__WHAT IS NEEDED__: Reproduce the entire listing word for word.

__MATERIAL__:

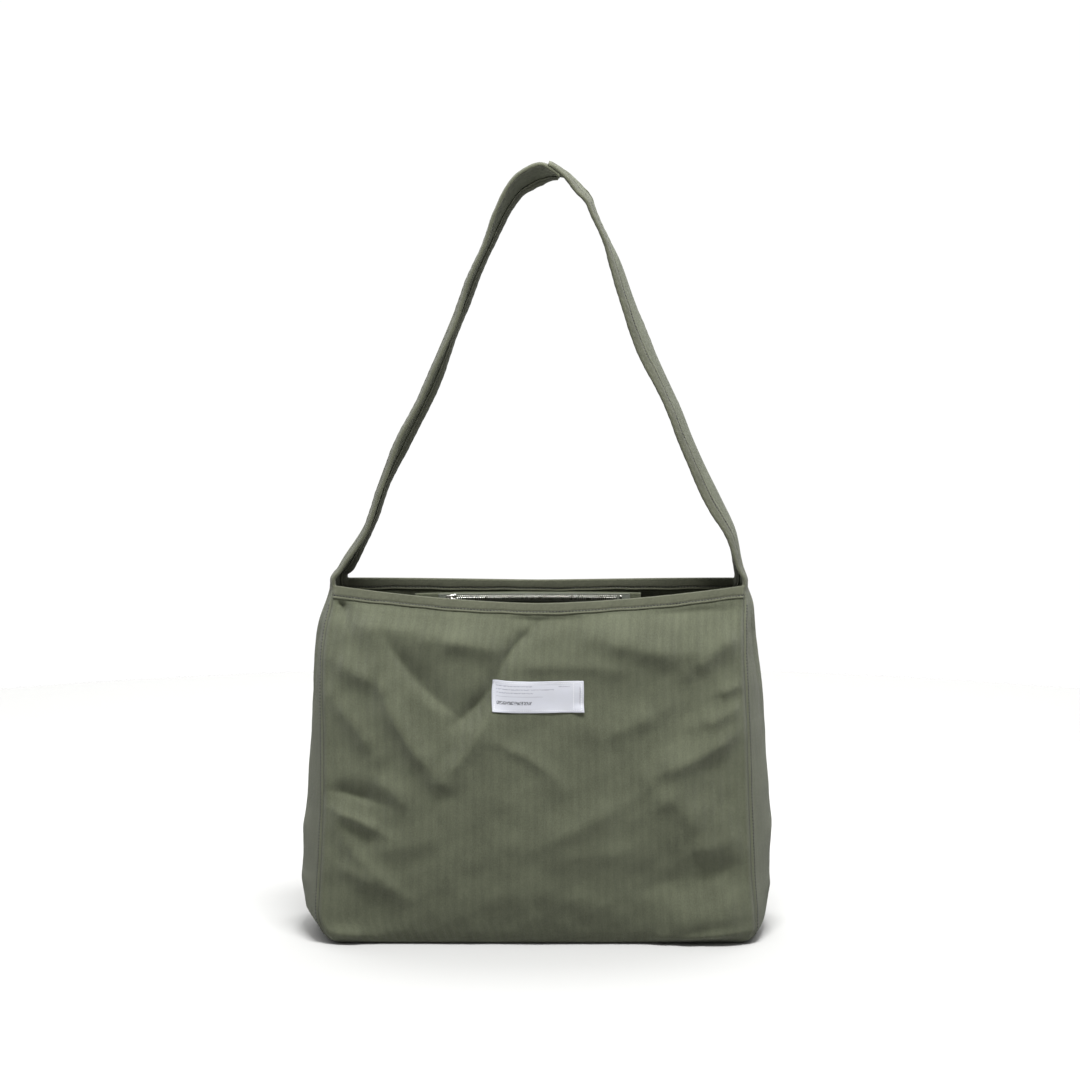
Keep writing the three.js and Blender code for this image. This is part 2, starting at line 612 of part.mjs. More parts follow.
function plate(outline, thick) {
  const shape = new THREE.Shape(outline.map(([x, z]) => new THREE.Vector2(x, z)));
  const geometry = new THREE.ExtrudeGeometry(shape, { depth: thick, bevelEnabled: false });
  return solidOf(geometry.rotateX(Math.PI / 2));
}

function sliderBody() {
  const a = sliderLong / 2;
  const b = sliderTall / 2;
  const nose = 0.62 * b;
  const plan = [[-a, -nose], [-a * 0.3, -b], [a * 0.7, -b], [a, -nose]];
  plan.push([a, nose], [a * 0.7, b], [-a * 0.3, b], [-a, nose]);
  const reach = barOut + bridgeBar / 2;
  const foot = 1.5;
  const leg = (x) => box(x - foot / 2, x + foot / 2, -reach, -sliderThick + 0.4, -foot / 2, foot / 2);
  return plate(plan, sliderThick)
    .add(leg(-a + foot))
    .add(leg(a - foot))
    .add(rod(bridgeBar / 2, sliderLong - 2 * foot, 12).translate([0, -barOut, 0]));
}

function pullBody() {
  const hole = bridgeBar / 2 + 0.35;
  const eye = hole + eyeWall;
  const a = pullWide / 2;
  const low = -pullLong;
  const plan = [[-eyeLong / 2, 0], [-eyeLong / 2, -eye - 1], [-a, -eye - 4], [-a * 0.9, low + 2], [-a * 0.5, low]];
  const outline = [...plan, ...plan.map(([x, z]) => [-x, z]).reverse()];
  return plate(outline, pullThick)
    .translate([0, pullThick / 2, 0])
    .add(rod(eye, eyeLong, 16))
    .subtract(rod(hole, eyeLong + 1, 16));
}

// Label: a flat woven patch lying on the front panel.
function labelBody() {
  const outer = [];
  const inner = [];
  const away = half + seamGap + 0.25 + labelThick / 2;
  const u0 = (labelMiddleX - labelWide / 2) / halfWidth;
  const u1 = (labelMiddleX + labelWide / 2) / halfWidth;
  const up0 = (labelMiddleUp - labelTall / 2 + frontSag / 2) / bagHeight;
  const up1 = (labelMiddleUp + labelTall / 2 + frontSag / 2) / bagHeight;
  for (const u of spread(u0, u1, 12)) {
    outer.push([]);
    inner.push([]);
    for (const up of spread(up0, up1, 4)) {
      const p = frontPoint(u, up);
      const n = frontNormal(u, up);
      outer[outer.length - 1].push(p.clone().addScaledVector(n, away + labelThick / 2));
      inner[inner.length - 1].push(p.clone().addScaledVector(n, away - labelThick / 2));
    }
  }
  return bodyOf(outer, inner);
}

const bag = new THREE.Group();
bag.name = "shoulder_bag";

function put(name, geometry, color, roughness, metalness) {
  const mesh = new THREE.Mesh(geometry, new THREE.MeshStandardMaterial({ color, roughness, metalness }));
  mesh.name = name;
  bag.add(mesh);
  return mesh;
}

for (const [name, grids] of [
  ["front_panel", panelBody(-1)],
  ["back_panel", panelBody(1)],
  ["gusset_left", gussetBody(-1)],
  ["gusset_right", gussetBody(1)],
  ["base_panel", baseBody()],
])
  put(name, bodyOf(grids.outer, grids.inner), olive, 0.92, 0);

put("rim_binding_front", rimBinding(-1), oliveDark, 0.9, 0);
put("rim_binding_back", rimBinding(1), oliveDark, 0.9, 0);

for (const [name, side] of [["left", -1], ["right", 1]]) {
  const strap = strapBody(side);
  put("strap_" + name, strap.cloth, olive, 0.92, 0);
  put("strap_binding_" + name + "_front", strap.front, oliveDark, 0.9, 0);
  put("strap_binding_" + name + "_back", strap.back, oliveDark, 0.9, 0);
}

put(
  "pocket_panel",
  layerOnPocket(pocketLeft, pocketRight, pocketFoot, pocketTop, 12, 8, pocketAway, pocketWall),
  olive,
  0.92,
  0,
);
put(
  "zip_tape",
  layerOnPocket(zipLeft - 8, zipRight + 8, tapeFoot, tapeFoot + zipTapeTall, 14, 1, () => zipTapeAway, zipTapeThick),
  oliveDark,
  0.85,
  0,
);
put("zip_chain", chainBody(chainLeft, chainRight, 14, chainTall, chainThick), silver, 0.35, 1);
put("zip_stop", chainBody(zipRight - stopLong, zipRight, 1, chainTall + 0.8, chainThick + 0.6), silver, 0.35, 1);
put("zip_slider", geometryOf(sliderBody()).applyMatrix4(sliderFrame), silver, 0.3, 1);
put("zip_pull", geometryOf(pullBody()).applyMatrix4(pullFrame), silver, 0.3, 1);
put("label", labelBody(), 0xe9e7dc, 0.8, 0);

// The origin is on the floor, at the middle of the whole bag.
const extent = new THREE.Box3().setFromObject(bag);
const middle = extent.getCenter(vec(0, 0, 0));
for (const mesh of bag.children) mesh.geometry.translate(-middle.x, -middle.y, 0);

export default bag;
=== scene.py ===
import json
import math

import bmesh
import bpy
import numpy as np
from mathutils import Matrix, Vector


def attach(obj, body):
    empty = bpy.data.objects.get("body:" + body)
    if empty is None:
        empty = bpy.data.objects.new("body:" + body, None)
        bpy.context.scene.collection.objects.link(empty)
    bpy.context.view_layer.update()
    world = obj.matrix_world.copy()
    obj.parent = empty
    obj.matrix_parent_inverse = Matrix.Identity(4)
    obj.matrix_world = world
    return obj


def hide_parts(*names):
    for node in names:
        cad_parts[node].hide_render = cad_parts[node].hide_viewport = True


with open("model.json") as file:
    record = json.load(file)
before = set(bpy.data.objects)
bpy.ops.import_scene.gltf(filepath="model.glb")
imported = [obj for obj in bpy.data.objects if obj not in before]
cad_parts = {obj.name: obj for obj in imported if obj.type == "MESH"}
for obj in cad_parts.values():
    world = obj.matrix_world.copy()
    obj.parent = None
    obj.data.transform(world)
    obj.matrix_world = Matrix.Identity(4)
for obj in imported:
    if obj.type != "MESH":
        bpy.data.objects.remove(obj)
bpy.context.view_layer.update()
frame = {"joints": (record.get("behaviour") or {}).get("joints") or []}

mm = 0.001  # sizes below are in millimetres, Blender's are in metres


def table(columns, rows):
    return [dict(zip(columns.split(), row)) for row in rows]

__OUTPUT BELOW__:
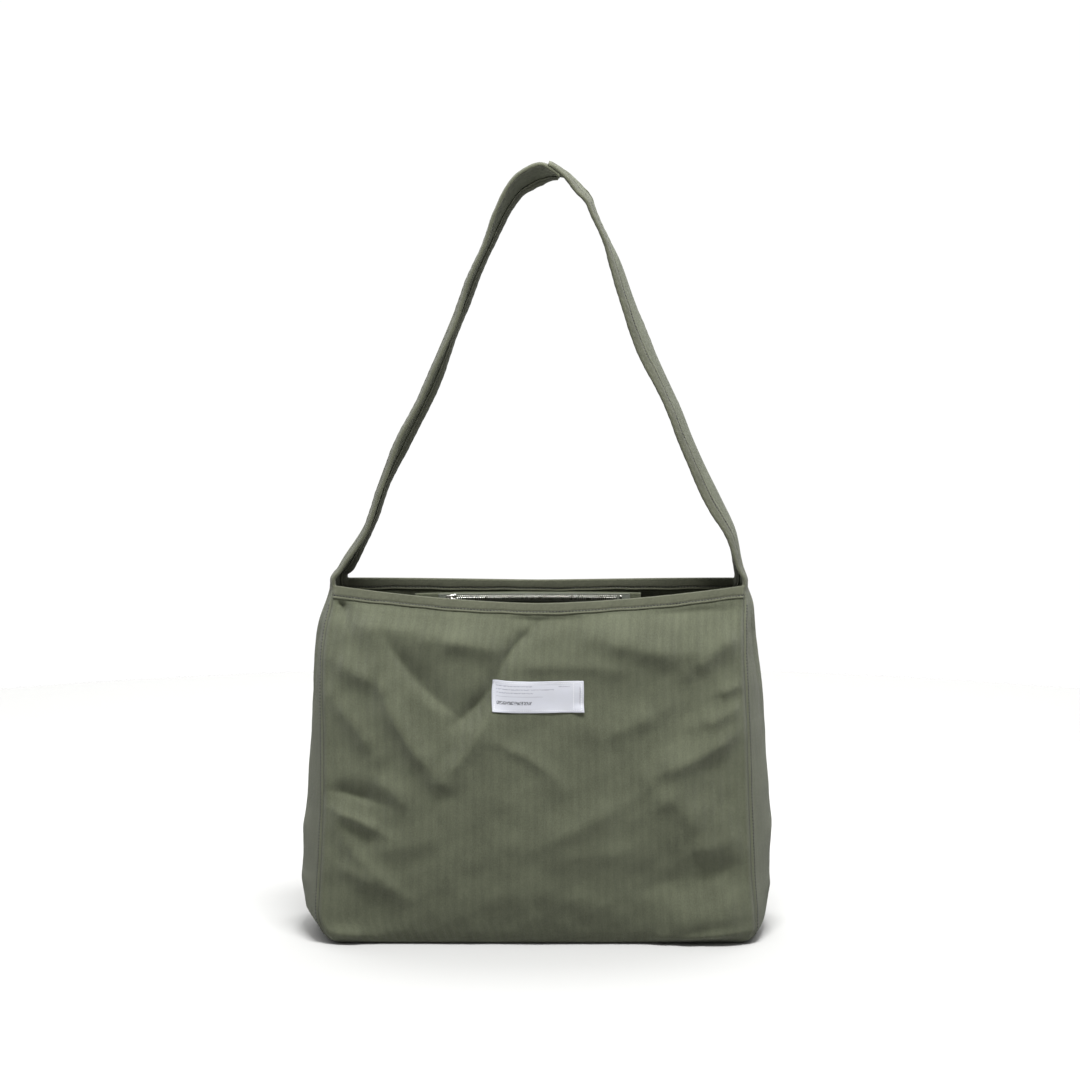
Keep writing the three.js and Blender code for this image. This is part 2, starting at line 612 of part.mjs. More parts follow.
function plate(outline, thick) {
  const shape = new THREE.Shape(outline.map(([x, z]) => new THREE.Vector2(x, z)));
  const geometry = new THREE.ExtrudeGeometry(shape, { depth: thick, bevelEnabled: false });
  return solidOf(geometry.rotateX(Math.PI / 2));
}

function sliderBody() {
  const a = sliderLong / 2;
  const b = sliderTall / 2;
  const nose = 0.62 * b;
  const plan = [[-a, -nose], [-a * 0.3, -b], [a * 0.7, -b], [a, -nose]];
  plan.push([a, nose], [a * 0.7, b], [-a * 0.3, b], [-a, nose]);
  const reach = barOut + bridgeBar / 2;
  const foot = 1.5;
  const leg = (x) => box(x - foot / 2, x + foot / 2, -reach, -sliderThick + 0.4, -foot / 2, foot / 2);
  return plate(plan, sliderThick)
    .add(leg(-a + foot))
    .add(leg(a - foot))
    .add(rod(bridgeBar / 2, sliderLong - 2 * foot, 12).translate([0, -barOut, 0]));
}

function pullBody() {
  const hole = bridgeBar / 2 + 0.35;
  const eye = hole + eyeWall;
  const a = pullWide / 2;
  const low = -pullLong;
  const plan = [[-eyeLong / 2, 0], [-eyeLong / 2, -eye - 1], [-a, -eye - 4], [-a * 0.9, low + 2], [-a * 0.5, low]];
  const outline = [...plan, ...plan.map(([x, z]) => [-x, z]).reverse()];
  return plate(outline, pullThick)
    .translate([0, pullThick / 2, 0])
    .add(rod(eye, eyeLong, 16))
    .subtract(rod(hole, eyeLong + 1, 16));
}

// Label: a flat woven patch lying on the front panel.
function labelBody() {
  const outer = [];
  const inner = [];
  const away = half + seamGap + 0.25 + labelThick / 2;
  const u0 = (labelMiddleX - labelWide / 2) / halfWidth;
  const u1 = (labelMiddleX + labelWide / 2) / halfWidth;
  const up0 = (labelMiddleUp - labelTall / 2 + frontSag / 2) / bagHeight;
  const up1 = (labelMiddleUp + labelTall / 2 + frontSag / 2) / bagHeight;
  for (const u of spread(u0, u1, 12)) {
    outer.push([]);
    inner.push([]);
    for (const up of spread(up0, up1, 4)) {
      const p = frontPoint(u, up);
      const n = frontNormal(u, up);
      outer[outer.length - 1].push(p.clone().addScaledVector(n, away + labelThick / 2));
      inner[inner.length - 1].push(p.clone().addScaledVector(n, away - labelThick / 2));
    }
  }
  return bodyOf(outer, inner);
}

const bag = new THREE.Group();
bag.name = "shoulder_bag";

function put(name, geometry, color, roughness, metalness) {
  const mesh = new THREE.Mesh(geometry, new THREE.MeshStandardMaterial({ color, roughness, metalness }));
  mesh.name = name;
  bag.add(mesh);
  return mesh;
}

for (const [name, grids] of [
  ["front_panel", panelBody(-1)],
  ["back_panel", panelBody(1)],
  ["gusset_left", gussetBody(-1)],
  ["gusset_right", gussetBody(1)],
  ["base_panel", baseBody()],
])
  put(name, bodyOf(grids.outer, grids.inner), olive, 0.92, 0);

put("rim_binding_front", rimBinding(-1), oliveDark, 0.9, 0);
put("rim_binding_back", rimBinding(1), oliveDark, 0.9, 0);

for (const [name, side] of [["left", -1], ["right", 1]]) {
  const strap = strapBody(side);
  put("strap_" + name, strap.cloth, olive, 0.92, 0);
  put("strap_binding_" + name + "_front", strap.front, oliveDark, 0.9, 0);
  put("strap_binding_" + name + "_back", strap.back, oliveDark, 0.9, 0);
}

put(
  "pocket_panel",
  layerOnPocket(pocketLeft, pocketRight, pocketFoot, pocketTop, 12, 8, pocketAway, pocketWall),
  olive,
  0.92,
  0,
);
put(
  "zip_tape",
  layerOnPocket(zipLeft - 8, zipRight + 8, tapeFoot, tapeFoot + zipTapeTall, 14, 1, () => zipTapeAway, zipTapeThick),
  oliveDark,
  0.85,
  0,
);
put("zip_chain", chainBody(chainLeft, chainRight, 14, chainTall, chainThick), silver, 0.35, 1);
put("zip_stop", chainBody(zipRight - stopLong, zipRight, 1, chainTall + 0.8, chainThick + 0.6), silver, 0.35, 1);
put("zip_slider", geometryOf(sliderBody()).applyMatrix4(sliderFrame), silver, 0.3, 1);
put("zip_pull", geometryOf(pullBody()).applyMatrix4(pullFrame), silver, 0.3, 1);
put("label", labelBody(), 0xe9e7dc, 0.8, 0);

// The origin is on the floor, at the middle of the whole bag.
const extent = new THREE.Box3().setFromObject(bag);
const middle = extent.getCenter(vec(0, 0, 0));
for (const mesh of bag.children) mesh.geometry.translate(-middle.x, -middle.y, 0);

export default bag;
=== scene.py ===
import json
import math

import bmesh
import bpy
import numpy as np
from mathutils import Matrix, Vector


def attach(obj, body):
    empty = bpy.data.objects.get("body:" + body)
    if empty is None:
        empty = bpy.data.objects.new("body:" + body, None)
        bpy.context.scene.collection.objects.link(empty)
    bpy.context.view_layer.update()
    world = obj.matrix_world.copy()
    obj.parent = empty
    obj.matrix_parent_inverse = Matrix.Identity(4)
    obj.matrix_world = world
    return obj


def hide_parts(*names):
    for node in names:
        cad_parts[node].hide_render = cad_parts[node].hide_viewport = True


with open("model.json") as file:
    record = json.load(file)
before = set(bpy.data.objects)
bpy.ops.import_scene.gltf(filepath="model.glb")
imported = [obj for obj in bpy.data.objects if obj not in before]
cad_parts = {obj.name: obj for obj in imported if obj.type == "MESH"}
for obj in cad_parts.values():
    world = obj.matrix_world.copy()
    obj.parent = None
    obj.data.transform(world)
    obj.matrix_world = Matrix.Identity(4)
for obj in imported:
    if obj.type != "MESH":
        bpy.data.objects.remove(obj)
bpy.context.view_layer.update()
frame = {"joints": (record.get("behaviour") or {}).get("joints") or []}

mm = 0.001  # sizes below are in millimetres, Blender's are in metres


def table(columns, rows):
    return [dict(zip(columns.split(), row)) for row in rows]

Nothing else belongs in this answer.